Alan Bennett’s The History Boys has just opened (January 3) at Wyndham’s Theatre with a new cast, after several sold out runs at the National (premiere was in May 2004). The new cast, still under the direction of Nicholas Hytner, and led by Stephen Moore (as Hector, the retiring teacher) are fresh and vital. There is no sense of this as a tired or second tier production. Thematically it’s filled with English clichés – the class conscious, priggish establishment, eccentric individualism, and the repressed homosexual schoolmaster – but with Bennett’s admirable scripting, this north England grammar school of the 1980s is given an unexpected immediacy. Ben Barnes (the sexually precocious Dakin) and Steven Webb (the gay boy Posner) lead the field of boys, though all are overly self-conscious when not speaking their parts. They act as ordinary people do when they know they are being watched. This kind of facial subtitling and underlining of whatever is happening elsewhere on the stage is not an uncommon fault in young professionals, but something Hytner needs to catch.

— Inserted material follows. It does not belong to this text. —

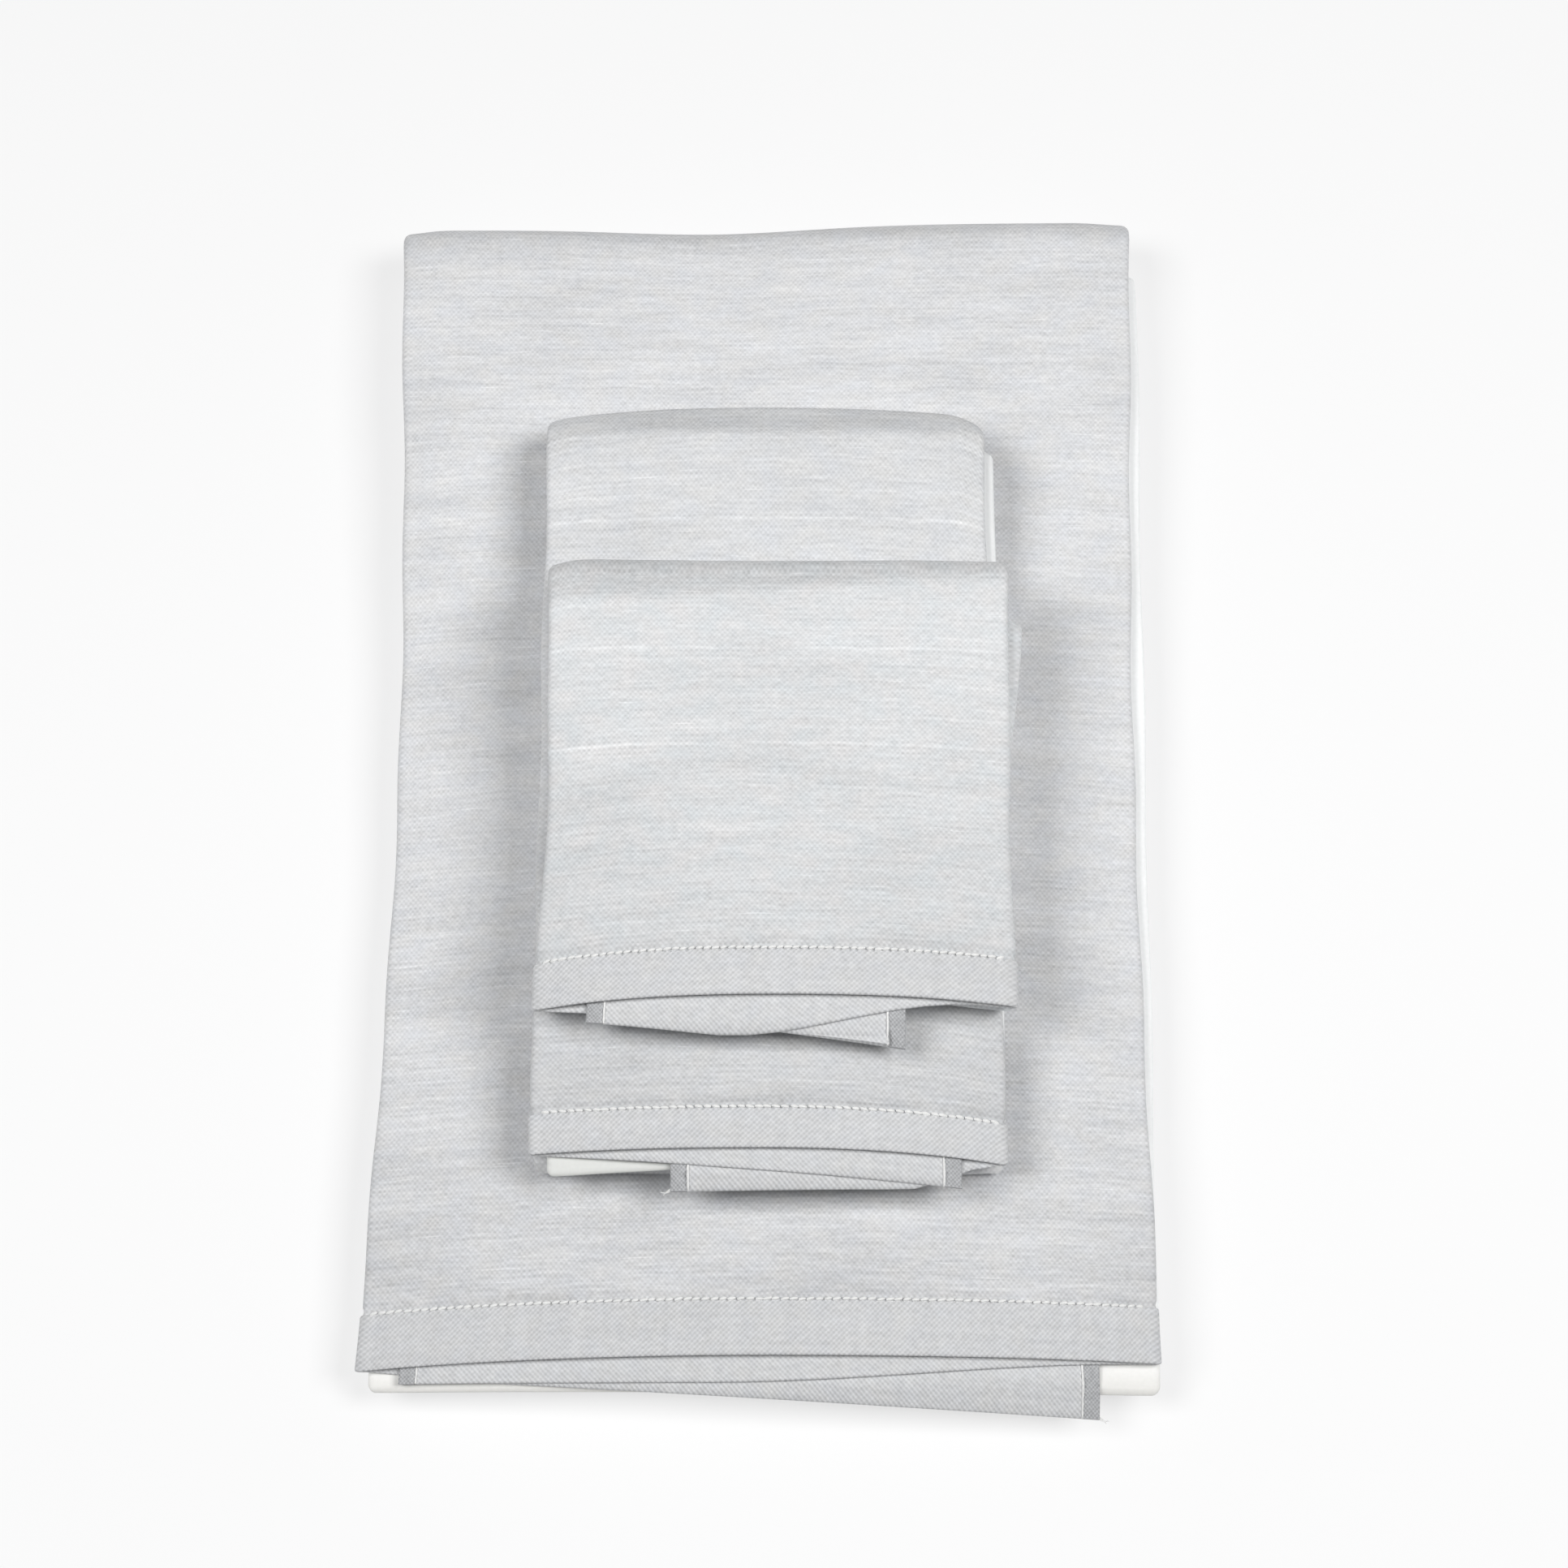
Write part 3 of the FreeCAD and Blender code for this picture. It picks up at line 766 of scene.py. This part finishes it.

The greatest disappointment – not least because the Donmar as a general rule never disappoints – is Patrick Marber’s Don Juan in Soho (after Molière). It appears to have already been trimmed by fifteen minutes and with good reason. There is little to recommend it, or to justify it’s adaptation of the original. Ironically, the original Molière would have more currency. Celebrating decadence when it has already been celebrated in every possible way – to the point of boredom, and preaching prudery in what are currently conservative times, misses making any kind of meaningful comment on today’s morality. The kind of Soho debauchery it depicts is as out of date as the morality it teaches. Where it is faithful to the original, it is to a fault. There’s not a hint of HIV or AIDS in its entire promiscuous, drug binged flaunting.
In sharp contrast is Patrick Barlow’s derring-do stage adaptation of The 39 Steps – John Buchan’s adventure spy story and a classic 1935 Hitchcock film (widely available on DVD and worth watching). A cast of four play all the characters, with Charles Edwards (who I recently saw in Coward’s Hayfever with Judy Dench) in the lead. This entertaiments success pivots around the extraordinary theatrical partnership of Simon Gregor and Rupert Degas. The style of direction – actors playing multiple roles, clowning, physical theatre, mime, even shadow puppets, delighted the London audience. One had the distinct impression this was all very novel here, whereas this stylisation is commonplace in South Africa. Alan Swerdlow’s Around the World in 80 Days was as, if not more, inventive. The difference was in the calibre of the actors, though Catherine McCormack disappoints.
Monty Python fans will not be disappointed by Spamalot, the musical version of Monty Python and the Holy Grail. Originally staged for New York, this essentially British musical has benefited from Broadway know-how in a way few London musicals get it right, however not everything has crossed back across the Atlantic successfully. A key number about it being impossible to stage a musical without Jews, simply doesn’t work in London. With Tim Curry as King Arthur, a kind of mischievous teddy bear who ‘you could eat with a spoon’ as my companion remarked, Spamalot has much to recommend it. Hannah Waddingham as the Lady of the Lake is sensational, whose vocal high jinks form a parallel, mini-musical all of her own within the production, largely making fun of Lloyd Weber.